I realize that this is just a story about one guy, and only you can determine if your student is worth experimenting with.

March 25, 2010 at 02:38 PM ·

Playing in tune is a relative concept. Thats a funny kid. You should treat an acoustic violin as delicate as an egg shell. Maybe he would like bigger strings.

March 25, 2010 at 03:22 PM ·

Generally, a violin string is considered safe if it is tensioned at 75% of its breaking point. Tune it lower and it sounds flabby; tune it too much higher and it breaks. In any case, if the core of the string is synthetic or gut, it will certainly stretch, and the windings will loosen. Your student will be replacing this string a lot. If this odd arrangement works on your student's violin, I'm with David. The cause of the problem is elsewhere.

I'm kind of amazed that the D in particular will withstand being tuned up a fifth since in my observation many D strings are already thick to begin with. I have tuned strings up a third (with heart in throat). I guess this is a testament to the strength of synthetic cores.

March 25, 2010 at 07:06 PM ·

It really just sounds like the student is very rebellious and wants to be difficult for no reason. I think you've made the right choice in letting him go, but have him understand that because of his behavior (an inability to work with someone) has caused this to happen. He needs to learn. Turn this into a teachable moment.

March 25, 2010 at 07:21 PM ·

Well I did take the possibility of a setup issue into consideration but in this case it would be only a slight adjustment (if at all) and not to say that beginners don't deserve good setups but the stage at which this particular student is playing (basic rudiments are still being struggled with) I believe that in order to play "French Folk Song No. 2" he'd be better served to be sure that his bow was actually landing between the fingerboard and the bridge at least most of the time!!   If I was dealing with a young child I'd perhaps admire his tenacity but this is an adult beginner (mid 20s) and he really just needs to get a grip and accept that there's a learning curve and stop being silly.  My director asked me what he should say to the student and I said "on behalf of thousands of years of violinistic tradition we apologise that the violin is not easy-peasy.  Best of luck!"  I can't in good conscience take this man's money and lead him to believe that he can proceed in that manner.

March 25, 2010 at 07:55 PM ·

Oh, my! I was picturing a young boy of perhaps age 13. Someone in his mid-20's should be past that kind of behavior. Does he have cognitive or emotional disabilities?

March 25, 2010 at 08:08 PM ·

> He refuses to play in tune and when I try to correct it he scoffs
> at me for "imposing Western ideas about what's in tune".

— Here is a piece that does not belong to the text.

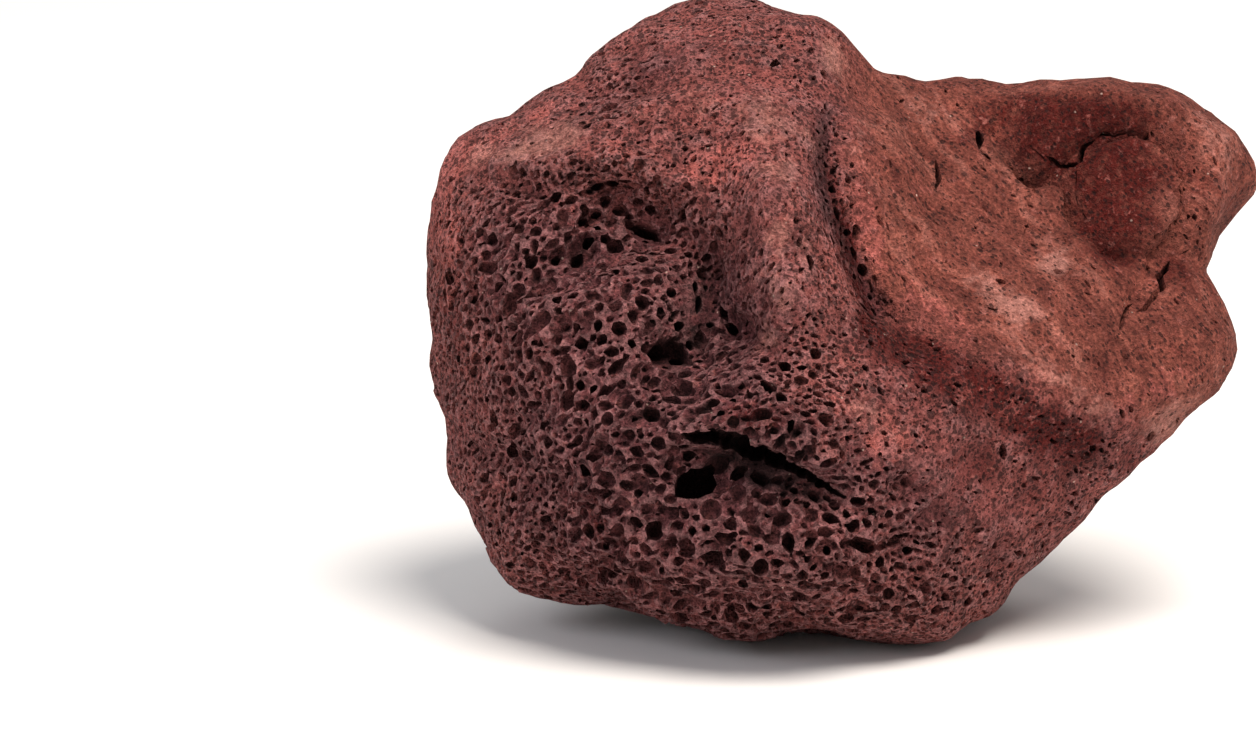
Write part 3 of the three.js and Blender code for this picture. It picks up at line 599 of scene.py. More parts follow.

Why would you even want to teach someone who isn't interested in learning?

 

March 25, 2010 at 10:56 PM ·

Don't feel too bad; you made the right decision.  He is not a real student and your time is better spent elsewhere. "You can lead a horse to water..."

March 25, 2010 at 11:27 PM ·

Doesn't play in tune
Mixes up his strings
Can't bow straight
Takes a stand on the wrong side of things, and doesn't budge

Are you sure he's not a fiddler?

March 26, 2010 at 11:15 AM ·

this reminds me of the guy who tuned his cello one octave too high and complained to his luthier that his strings kept breaking..

bart

March 28, 2010 at 02:49 PM ·

GOOD GOD! This kid sounds like he is in some sort of Delusional World! and I thought I had problems!

For the sake of the discussion regarding using a higher tension string, would not one go up to a Heavy Guage string?

March 31, 2010 at 12:11 PM ·

Hmmm. Van Gogh was thrown out of art school, and Verdi wasn't even admitted to the conservatory that now bears his name.

Maybe the guy's a genius! ;-)

March 31, 2010 at 02:52 PM ·

 ^ Made in jest, and probably isn't going to happen, but like the old saying goes "You never know who you will meet that ____"  Hence the reason when talking to all people, in any trade or medium, that I do not make judgement.

 

  An example was when I was about 19, I was riding my bike in my driveway (I do "tricks")and some little punk kid with a broken wheel rolls by.  Looks all dirty and ragged and the bike looked all beat up and LOOKED stolen.  I called the kid over (he didn't come to me), changed his flat tire, trued his wheel and sent him on his way.   He had no idea you could true up a wheel.  I figured I'd help the little guy out and change his flat for him too.

 

Years later, I'm get applying for a job at a bike shop, and guess who the manager is....and to top it off, guess who's now a professional in his trade (he's a pro BMX rider).  Apparently, I had such an impact on him, that it got him interested in riding bicycles and learning everything about repairing them as well as riding them to the best of his ability.  He's now a paid, sponsored athlete.  I didn't need to help that kid, and frankl;y had better things to do, but something inside just made me want to help the kid, and now he's amazing on a bicycle.

 

  That kid may very well be very successful down the road through his own learning and trials.

March 31, 2010 at 04:31 PM ·

 Oh, sheesh! Talk about contrary. So glad you were able to show him the door, Michael!

April 4, 2010 at 12:48 PM ·

Aaaaaahhhh!  Sure he'll love it, until it snaps and hits him in the face a couple times!  (Okay...perhaps that's an exaggeration...but it's a bit dangerous, no?)

Reminds me of a student I knew who, like many, was old enough to use the pegs but still had fine tuners and would crank them up as tight as they would go.  The neck was pulling away from the body.  Yikes.